O que define a vida moderna? Tecnologia? Conectividade? Globalização? Ficar parado no trânsito? Comprar tangerina já descascada no supermercado? Será que ser adulto nessa vida significa liberdade ou significa apenas escolher em quais lutas entrar? A maravilha da vida moderna é a alegria induzida por antidepressivos? Será que a tal tangerina descascada no mercado não é a cara dessa vida moderna que busca praticidade até onde não há sentido? A cabeça vai longe e as metáforas não param. O responsável por descascar essa tangerina da vida atual foi um trio gaúcho chamado Dingo Bells em Maravilhas da Vida Moderna, disco de estreia da banda lançado no começo desse ano.
“Tanta gente buzinando esqueceu de andar / veio ao mundo por engano / eu vim passear” – como em uma versão modernizada do passarinho de Mário Quintana, o Dingo Bells abre seu disco de estreia com “Eu Vim Passear”, uma canção que já dá o tom do que é Maravilhas da Vida Moderna: uma grande obra pop experimental que vem cheia de questões e reflexões sobre a sociedade e a vida de um adulto nos dias atuais.
O trio gaúcho já toca junto há bons anos, mas traz aqui seu primeiro trabalho completo com cara daqueles discos pensados como obra. Da capa à ordem das faixas, tudo foi trabalhado para ressaltar a ideia e os dilemas da vida moderna cantados aqui. Poucas coisas escapam da criatividade do Dingo Bells, da confusão das revistas de saúde que mudam o vilão e o heroi nutricional mensalmente à constatação repetida em duas faixas de que, no fim das contas, somos poeira espacial. “Dinossauros”, pra mim uma das melhores músicas nacionais de 2015 até agora, usa um dinossauro e um astronauta para filosofar sobre a percepção da vida, o universo e tudo mais. Difícil de explicar, mas faz sentido em um contexto que debate temas maiores ao mesmo tempo que toca nas pequenas coisas da vida – como beber água de coco ou sair de casa aos 30.
Às vezes pode parecer melancólico, mas o trio carrega as músicas de groove, guitarras que viajam em solos e toques otimistas que dão um ar esperançoso ao mundo moderno. Há um tom de Clube da Esquina nas composições, algo oitentista em outras canções, uma alegria contagiante em faixas como “Olhos Fechados Pro Azar”. É um disco que empolga em vários momentos ao mesmo tempo em que traz ares reflexivos.
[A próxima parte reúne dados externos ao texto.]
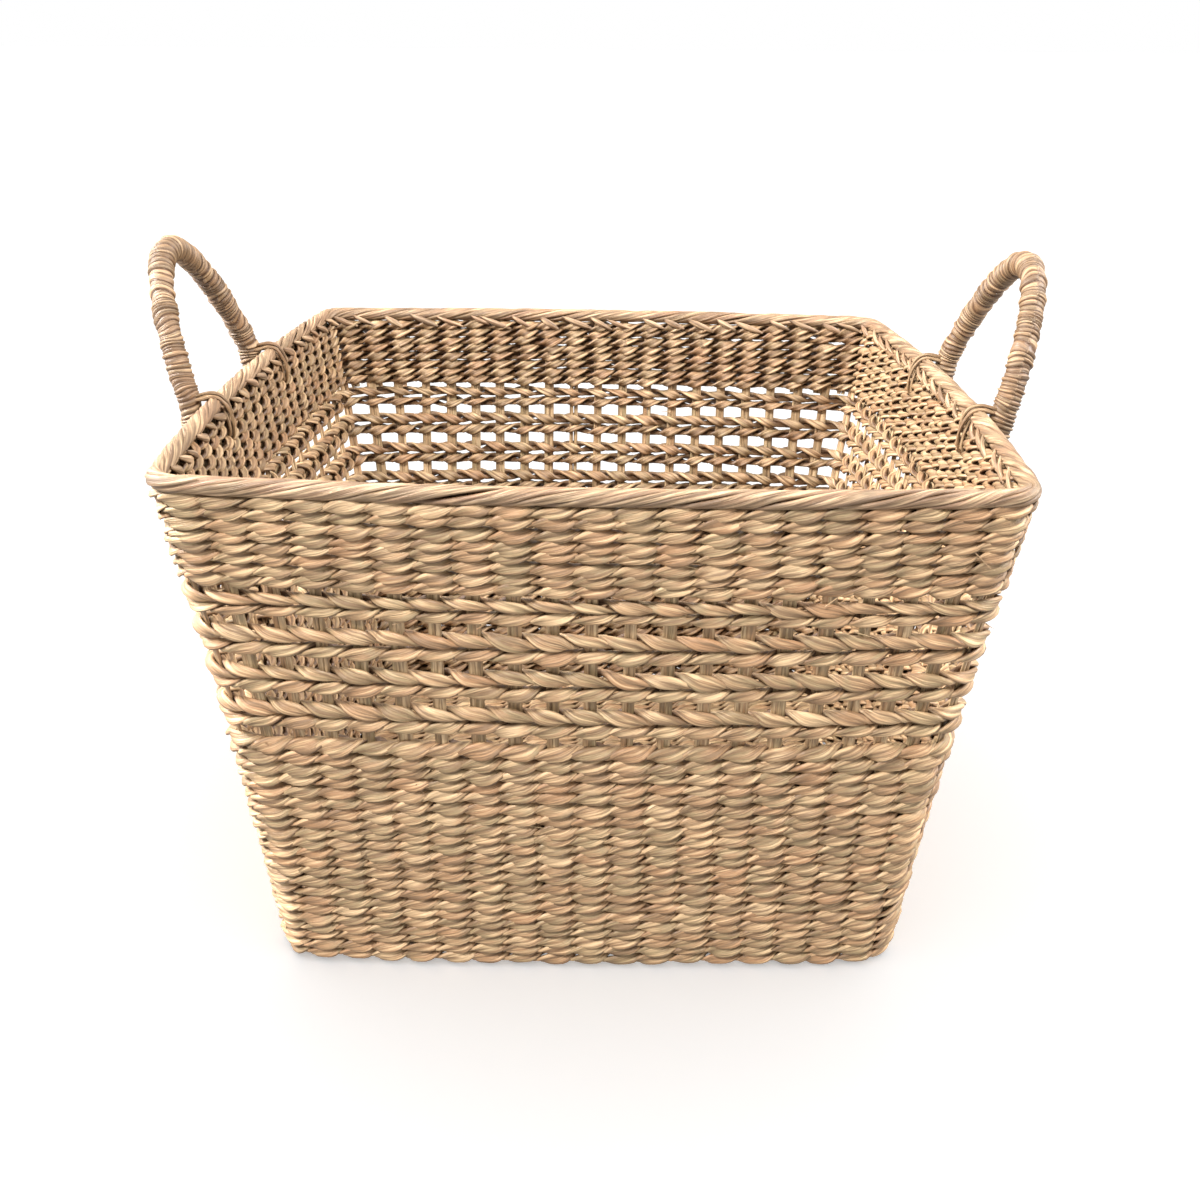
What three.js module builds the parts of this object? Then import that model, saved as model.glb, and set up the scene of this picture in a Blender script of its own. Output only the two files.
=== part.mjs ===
// Square woven storage basket with two sprung carrying handles. Millimetres, +Z up, base face at Z = 0,
// X runs from one handle to the other, Y from the front wall to the back wall.
import * as THREE from 'three';

// ---- driving dimensions -------------------------------------------------------------------------
const RIM_HALF = 190;          // half width of the square rim, outside
const BASE_HALF = 154;         // half width of the square base, outside
const HEIGHT = 258;            // floor to top of the rim
const RIM_CORNER = 50;         // outside corner radius at the rim
const BASE_CORNER = 26;        // outside corner radius at the base
const RIM_ROLL = 4.6;          // radius of the rolled rim border
const STRAND = 2.6;            // thickness of one layer of weft strands
const STAKE = 2.0;             // thickness of a flat stake
const STAKE_WIDTH = 9.5;       // width of a flat stake
const STAKE_PITCH = 16.3;      // spacing of the stakes
const CORNER_STAKE = [6, 1.6]; // width and thickness of the single stake up each corner
const UPPER_ZONE = 38.9;       // height of the closely packed rows under the rim
const BAND_HEIGHTS = [11.1, 13.6, 13.5, 14.0];      // open bands, from the top
const WINDOW_HEIGHTS = [3.3, 5.5, 5.5, 5.5, 5.5];   // gaps above each band and below the last
const HANDLE_RADIUS = 6.2;     // wrapped handle, outside
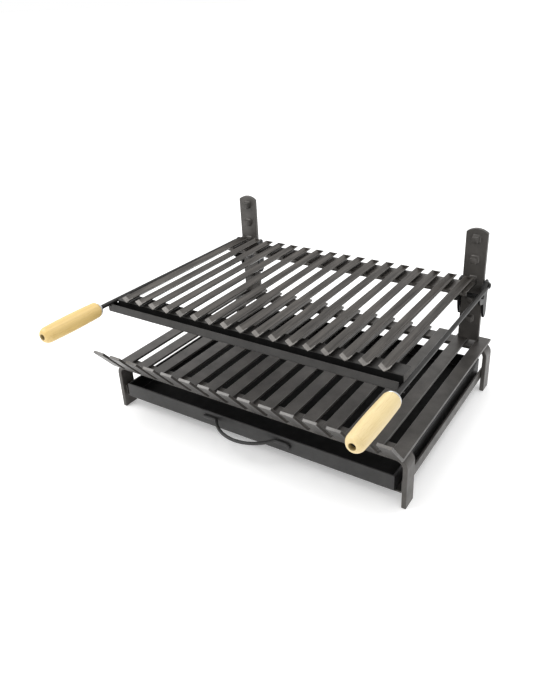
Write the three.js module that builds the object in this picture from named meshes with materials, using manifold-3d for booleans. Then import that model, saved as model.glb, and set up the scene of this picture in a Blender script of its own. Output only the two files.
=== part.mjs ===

Dá pra imaginar tranquilamente um cenário em que o ouvinte coloca o CD no carro e sai dirigindo por horas ouvindo o Dingo Bells.
“Às vezes pode parecer melancólico, mas o trio carrega as músicas de groove, guitarras que viajam em solos e toques otimistas que dão um ar esperançoso ao mundo moderno.”
No entanto, confesso que mesmo com tantas coisas boas é um disco que poucas vezes consegui ouvir do início ao fim. A primeira metade do álbum é irretocável, com músicas como “Maria Certeza” e “Mistério dos 30”, além das que já citei. Da sétima faixa – “Bahia” – pra frente o disco começa a cansar, embora retome o fôlego na serena “Anéis de Saturno” e feche o álbum dignamente com “Todo Nó”, que afirma que “tanto faz se é sorrindo que se desfaz todo nó da garganta”. O Dingo Bells consegue tratar dos dilemas da vida moderna sem soar depressivo, pelo contrário. A situação pode ser triste, mas nada que calma e paciência não resolvam.
Mesmo longe de ser um disco perfeito, para um trabalho de estreia Maravilhas da Vida Moderna é surpreendente. É extremamente maduro e consciente do que quer apresentar, com grandes composições do trio gaúcho.